■ **Challenge**:
Each entry that follows must be output without any deviation.

■ **Dataset extract**:
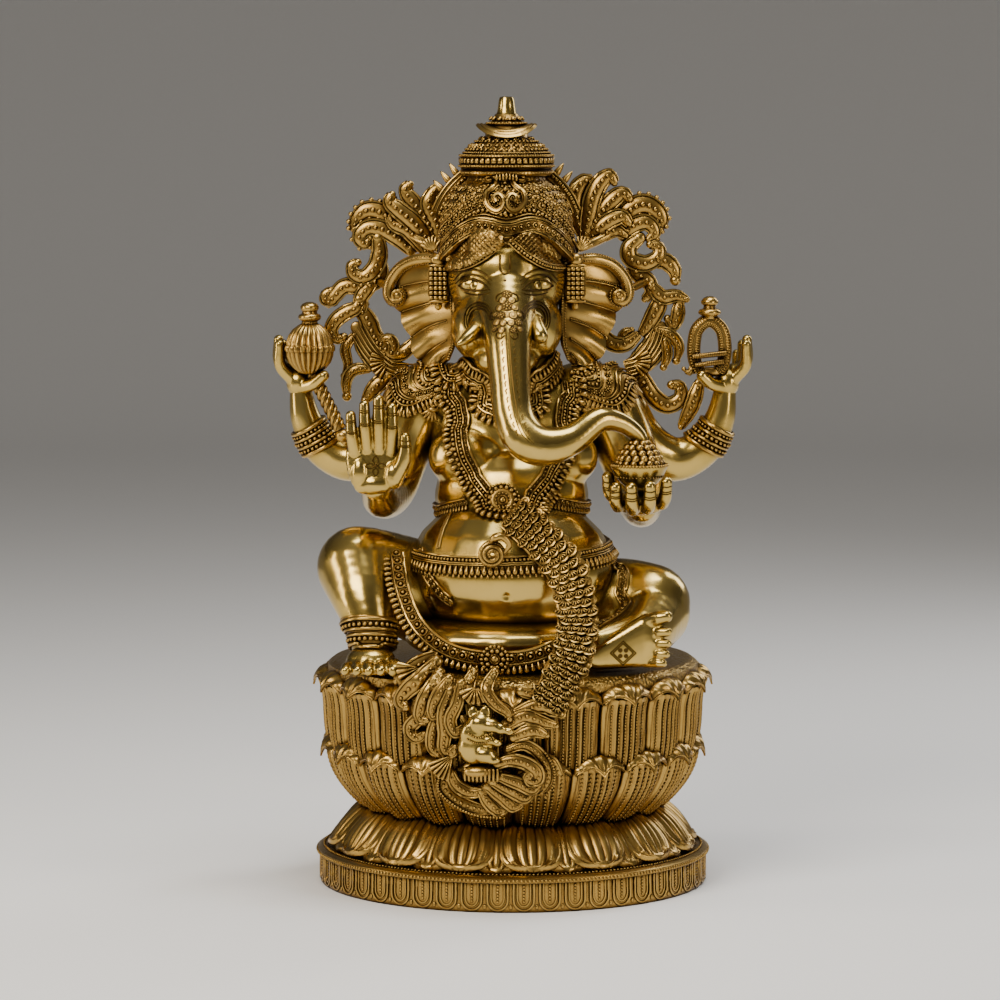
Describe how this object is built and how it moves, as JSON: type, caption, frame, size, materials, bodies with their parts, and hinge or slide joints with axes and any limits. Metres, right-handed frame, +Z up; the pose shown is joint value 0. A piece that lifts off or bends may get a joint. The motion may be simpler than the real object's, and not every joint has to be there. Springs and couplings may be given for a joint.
{
  "type": "elephant-headed deity idol on lotus pedestal",
  "caption": "Cast brass idol of a seated elephant-headed deity on a round lotus pedestal, with attribute castings, jewellery and a scroll arch behind; for a shrine or display shelf.",
  "frame": {"origin": "centre of the pedestal's foot, on the surface it stands on", "axes": "+Z up, the figure faces -Y, +X to the viewer's right"},
  "size_m": [0.3752, 0.3245, 0.61],
  "materials": {
    "polished_brass": "bright polished skin, a little tarnish in the hollows",
    "antiqued_brass": "chased ornament with dark brown patina left in the recesses",
    "steel": "plain machined"
  },
  "bodies": {
    "root": {"plinth": "antiqued_brass", "plinth_petals": "antiqued_brass", "lotus_bowl": "antiqued_brass", "bowl_petals_lower": "antiqued_brass", "bowl_petals_upper": "antiqued_brass", "lotus_seat": "polished_brass", "tie_stud": "steel", "tie_nut": "steel", "torso": "polished_brass", "head": "polished_brass", "leg_folded": "polished_brass", "leg_raised": "polished_brass", "lap_cloth": "antiqued_brass", "foot_folded": "polished_brass", "foot_raised": "polished_brass", "anklets": "antiqued_brass", "arm_front_l": "polished_brass", "arm_front_r": "polished_brass", "arm_rear_l": "polished_brass", "arm_rear_r": "polished_brass", "mace_head": "antiqued_brass", "mace_shaft": "antiqued_brass", "noose": "antiqued_brass", "sweets_bowl": "antiqued_brass", "sweets": "polished_brass", "hand_blessing": "polished_brass", "hand_bowl": "polished_brass", "hand_rear_l": "polished_brass", "hand_rear_r": "polished_brass", "ear_l": "polished_brass", "ear_r": "polished_brass", "tusk_l": "polished_brass", "tusk_r": "polished_brass", "crown_body": "antiqued_brass", "crown_hem": "antiqued_brass", "crown_band": "antiqued_brass", "crown_dome": "antiqued_brass", "crown_finial": "polished_brass", "crown_rays_l": "antiqued_brass", "crown_rays_r": "antiqued_brass", "ear_pendant_l": "antiqued_brass", "ear_pendant_r": "antiqued_brass", "bangle_rear_l": "antiqued_brass", "bangle_rear_r": "antiqued_brass", "shoulder_cape_l": "antiqued_brass", "shoulder_cape_r": "antiqued_brass", "collar": "antiqued_brass", "necklace": "antiqued_brass", "belt": "antiqued_brass", "sash": "antiqued_brass", "garland": "antiqued_brass", "mouse": "polished_brass", "foliage": "antiqued_brass", "arch_crest_l": "antiqued_brass", "arch_scroll_l": "antiqued_brass", "arch_leaf_l": "antiqued_brass", "arch_crest_r": "antiqued_brass", "arch_scroll_r": "antiqued_brass", "arch_leaf_r": "antiqued_brass"}
  },
  "joints": []
}
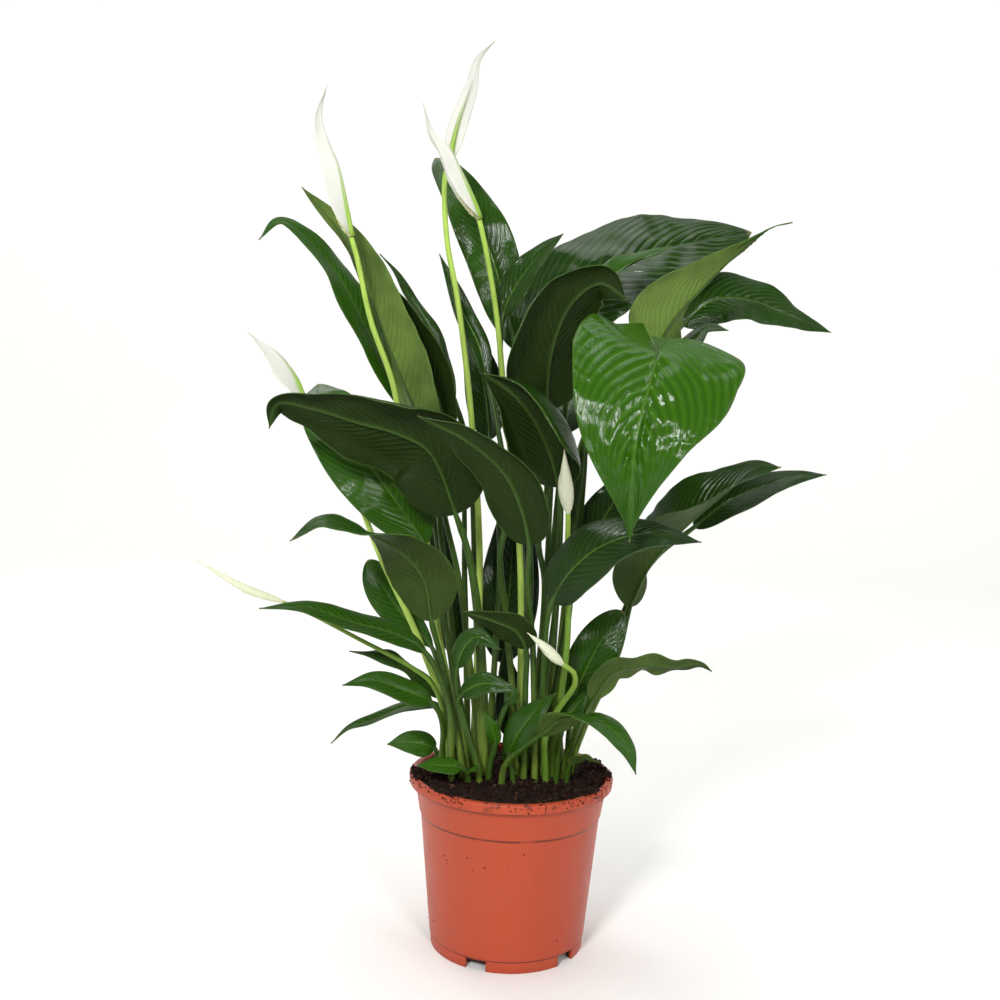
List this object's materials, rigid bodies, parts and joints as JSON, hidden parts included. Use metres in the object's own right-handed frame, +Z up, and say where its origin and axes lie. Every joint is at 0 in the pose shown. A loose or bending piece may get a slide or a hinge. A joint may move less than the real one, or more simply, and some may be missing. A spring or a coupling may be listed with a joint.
{
  "type": "potted peace lily",
  "caption": "Peace lily houseplant in a round plastic nursery pot: arching pointed leaves on long stalks and white hooded flowers above them.",
  "frame": {"origin": "on the surface that the pot stands on, under the middle of the whole plant's outline", "axes": "+Z up along the pot's axis, +X to the picture's right, -Y towards the camera"},
  "size_m": [0.5117, 0.2843, 0.7479],
  "materials": {
    "pot": "satin moulded plastic",
    "soil": "crumbly potting mix",
    "leaf": "smooth waxy leaf",
    "stalk": "smooth",
    "spathe": "soft satin"
  },
  "bodies": {
    "root": {"bud_centre": "spathe", "bud_low_left": "spathe", "bud_small": "spathe", "flower_centre_bloom": "spathe", "flower_centre_stalk": "stalk", "flower_far_left_bloom": "spathe", "flower_far_left_stalk": "stalk", "flower_left_bloom": "spathe", "flower_left_stalk": "stalk", "flower_tall_bloom": "spathe", "flower_tall_stalk": "stalk", "leaf_back_left": "leaf", "leaf_back_low": "leaf", "leaf_back_middle": "leaf", "leaf_back_right": "leaf", "leaf_back_short": "leaf", "leaf_back_tip": "leaf", "leaf_bright_pair": "leaf", "leaf_centre_back": "leaf", "leaf_centre_big": "leaf", "leaf_centre_curled": "leaf", "leaf_droop_right": "leaf", "leaf_front_dark": "leaf", "leaf_front_low": "leaf", "leaf_heart": "leaf", "leaf_left_backlit": "leaf", "leaf_left_big": "leaf", "leaf_left_droop": "leaf", "leaf_left_glossy": "leaf", "leaf_left_high": "leaf", "leaf_left_hook": "leaf", "leaf_left_oval": "leaf", "leaf_left_pair": "leaf", "leaf_left_rim": "leaf", "leaf_left_shaded": "leaf", "leaf_left_short": "leaf", "leaf_left_slim": "leaf", "leaf_left_soil": "leaf", "leaf_left_twist": "leaf", "leaf_light_narrow": "leaf", "leaf_light_right": "leaf", "leaf_right_arch": "leaf", "leaf_right_broad": "leaf", "leaf_right_dark": "leaf", "leaf_right_far": "leaf", "leaf_right_glossy": "leaf", "leaf_right_long": "leaf", "leaf_right_low": "leaf", "leaf_right_small": "leaf", "leaf_right_soil": "leaf", "leaf_right_young": "leaf", "leaf_rolled": "leaf", "leaf_slim_upright": "leaf", "leaf_thin_curl": "leaf", "leaf_top_centre": "leaf", "leaf_top_right": "leaf", "leaf_top_striped": "leaf", "pot": "pot", "soil": "soil"}
  },
  "joints": []
}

■ **Written answer**:
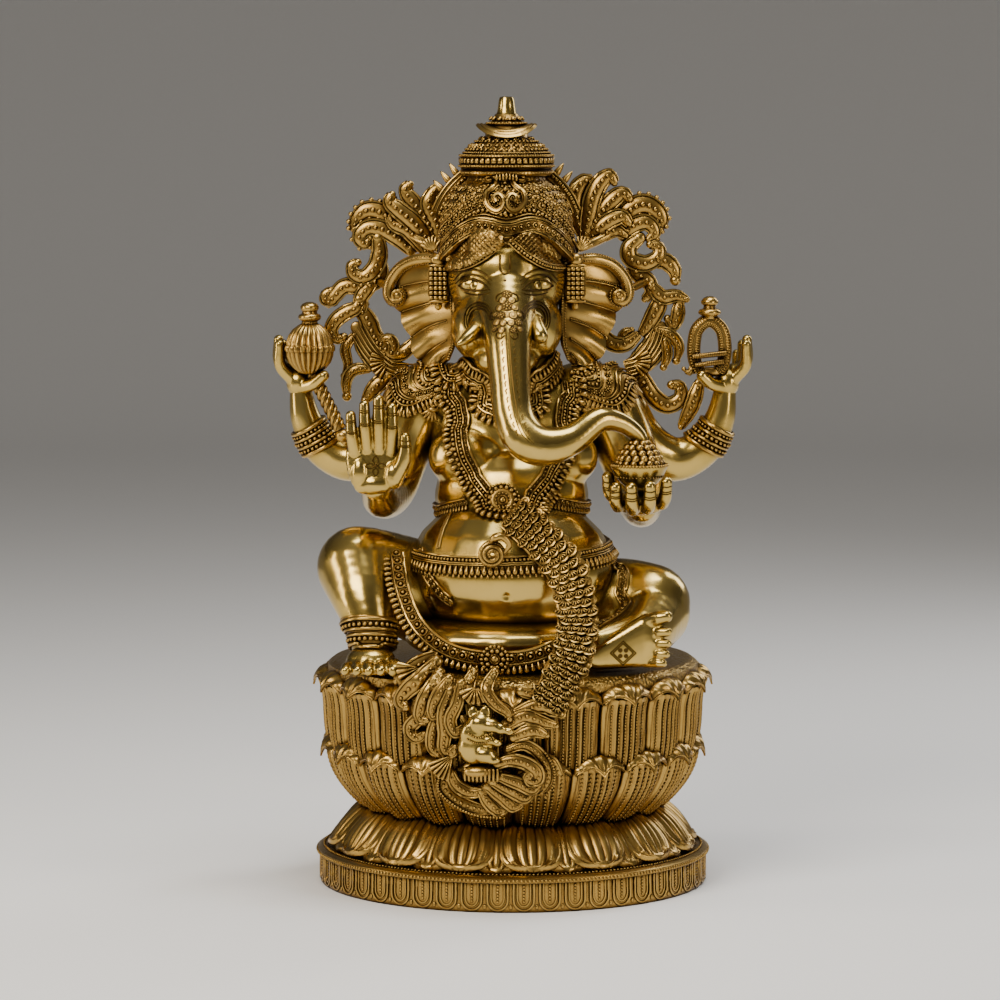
Describe how this object is built and how it moves, as JSON: type, caption, frame, size, materials, bodies with their parts, and hinge or slide joints with axes and any limits. Metres, right-handed frame, +Z up; the pose shown is joint value 0. A piece that lifts off or bends may get a joint. The motion may be simpler than the real object's, and not every joint has to be there. Springs and couplings may be given for a joint.
{
  "type": "elephant-headed deity idol on lotus pedestal",
  "caption": "Cast brass idol of a seated elephant-headed deity on a round lotus pedestal, with attribute castings, jewellery and a scroll arch behind; for a shrine or display shelf.",
  "frame": {"origin": "centre of the pedestal's foot, on the surface it stands on", "axes": "+Z up, the figure faces -Y, +X to the viewer's right"},
  "size_m": [0.3752, 0.3245, 0.61],
  "materials": {
    "polished_brass": "bright polished skin, a little tarnish in the hollows",
    "antiqued_brass": "chased ornament with dark brown patina left in the recesses",
    "steel": "plain machined"
  },
  "bodies": {
    "root": {"plinth": "antiqued_brass", "plinth_petals": "antiqued_brass", "lotus_bowl": "antiqued_brass", "bowl_petals_lower": "antiqued_brass", "bowl_petals_upper": "antiqued_brass", "lotus_seat": "polished_brass", "tie_stud": "steel", "tie_nut": "steel", "torso": "polished_brass", "head": "polished_brass", "leg_folded": "polished_brass", "leg_raised": "polished_brass", "lap_cloth": "antiqued_brass", "foot_folded": "polished_brass", "foot_raised": "polished_brass", "anklets": "antiqued_brass", "arm_front_l": "polished_brass", "arm_front_r": "polished_brass", "arm_rear_l": "polished_brass", "arm_rear_r": "polished_brass", "mace_head": "antiqued_brass", "mace_shaft": "antiqued_brass", "noose": "antiqued_brass", "sweets_bowl": "antiqued_brass", "sweets": "polished_brass", "hand_blessing": "polished_brass", "hand_bowl": "polished_brass", "hand_rear_l": "polished_brass", "hand_rear_r": "polished_brass", "ear_l": "polished_brass", "ear_r": "polished_brass", "tusk_l": "polished_brass", "tusk_r": "polished_brass", "crown_body": "antiqued_brass", "crown_hem": "antiqued_brass", "crown_band": "antiqued_brass", "crown_dome": "antiqued_brass", "crown_finial": "polished_brass", "crown_rays_l": "antiqued_brass", "crown_rays_r": "antiqued_brass", "ear_pendant_l": "antiqued_brass", "ear_pendant_r": "antiqued_brass", "bangle_rear_l": "antiqued_brass", "bangle_rear_r": "antiqued_brass", "shoulder_cape_l": "antiqued_brass", "shoulder_cape_r": "antiqued_brass", "collar": "antiqued_brass", "necklace": "antiqued_brass", "belt": "antiqued_brass", "sash": "antiqued_brass", "garland": "antiqued_brass", "mouse": "polished_brass", "foliage": "antiqued_brass", "arch_crest_l": "antiqued_brass", "arch_scroll_l": "antiqued_brass", "arch_leaf_l": "antiqued_brass", "arch_crest_r": "antiqued_brass", "arch_scroll_r": "antiqued_brass", "arch_leaf_r": "antiqued_brass"}
  },
  "joints": []
}
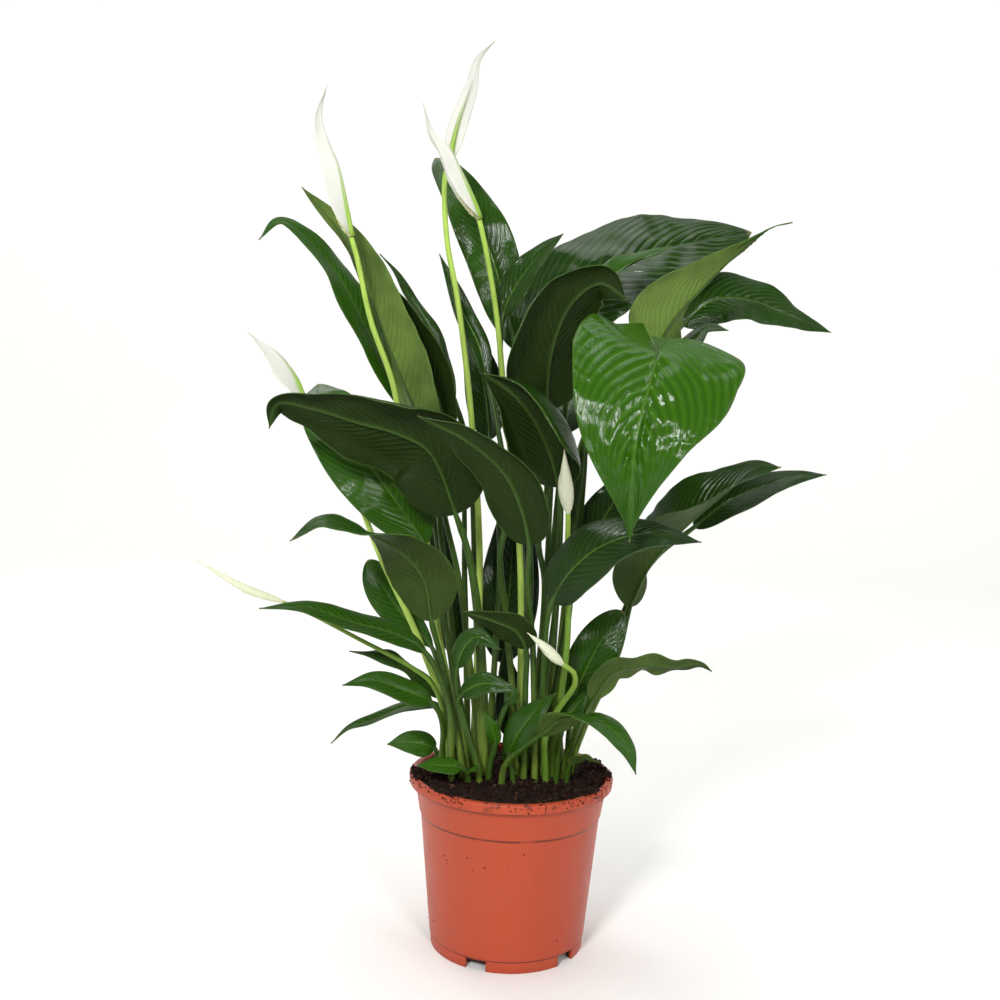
List this object's materials, rigid bodies, parts and joints as JSON, hidden parts included. Use metres in the object's own right-handed frame, +Z up, and say where its origin and axes lie. Every joint is at 0 in the pose shown. A loose or bending piece may get a slide or a hinge. A joint may move less than the real one, or more simply, and some may be missing. A spring or a coupling may be listed with a joint.
{
  "type": "potted peace lily",
  "caption": "Peace lily houseplant in a round plastic nursery pot: arching pointed leaves on long stalks and white hooded flowers above them.",
  "frame": {"origin": "on the surface that the pot stands on, under the middle of the whole plant's outline", "axes": "+Z up along the pot's axis, +X to the picture's right, -Y towards the camera"},
  "size_m": [0.5117, 0.2843, 0.7479],
  "materials": {
    "pot": "satin moulded plastic",
    "soil": "crumbly potting mix",
    "leaf": "smooth waxy leaf",
    "stalk": "smooth",
    "spathe": "soft satin"
  },
  "bodies": {
    "root": {"bud_centre": "spathe", "bud_low_left": "spathe", "bud_small": "spathe", "flower_centre_bloom": "spathe", "flower_centre_stalk": "stalk", "flower_far_left_bloom": "spathe", "flower_far_left_stalk": "stalk", "flower_left_bloom": "spathe", "flower_left_stalk": "stalk", "flower_tall_bloom": "spathe", "flower_tall_stalk": "stalk", "leaf_back_left": "leaf", "leaf_back_low": "leaf", "leaf_back_middle": "leaf", "leaf_back_right": "leaf", "leaf_back_short": "leaf", "leaf_back_tip": "leaf", "leaf_bright_pair": "leaf", "leaf_centre_back": "leaf", "leaf_centre_big": "leaf", "leaf_centre_curled": "leaf", "leaf_droop_right": "leaf", "leaf_front_dark": "leaf", "leaf_front_low": "leaf", "leaf_heart": "leaf", "leaf_left_backlit": "leaf", "leaf_left_big": "leaf", "leaf_left_droop": "leaf", "leaf_left_glossy": "leaf", "leaf_left_high": "leaf", "leaf_left_hook": "leaf", "leaf_left_oval": "leaf", "leaf_left_pair": "leaf", "leaf_left_rim": "leaf", "leaf_left_shaded": "leaf", "leaf_left_short": "leaf", "leaf_left_slim": "leaf", "leaf_left_soil": "leaf", "leaf_left_twist": "leaf", "leaf_light_narrow": "leaf", "leaf_light_right": "leaf", "leaf_right_arch": "leaf", "leaf_right_broad": "leaf", "leaf_right_dark": "leaf", "leaf_right_far": "leaf", "leaf_right_glossy": "leaf", "leaf_right_long": "leaf", "leaf_right_low": "leaf", "leaf_right_small": "leaf", "leaf_right_soil": "leaf", "leaf_right_young": "leaf", "leaf_rolled": "leaf", "leaf_slim_upright": "leaf", "leaf_thin_curl": "leaf", "leaf_top_centre": "leaf", "leaf_top_right": "leaf", "leaf_top_striped": "leaf", "pot": "pot", "soil": "soil"}
  },
  "joints": []
}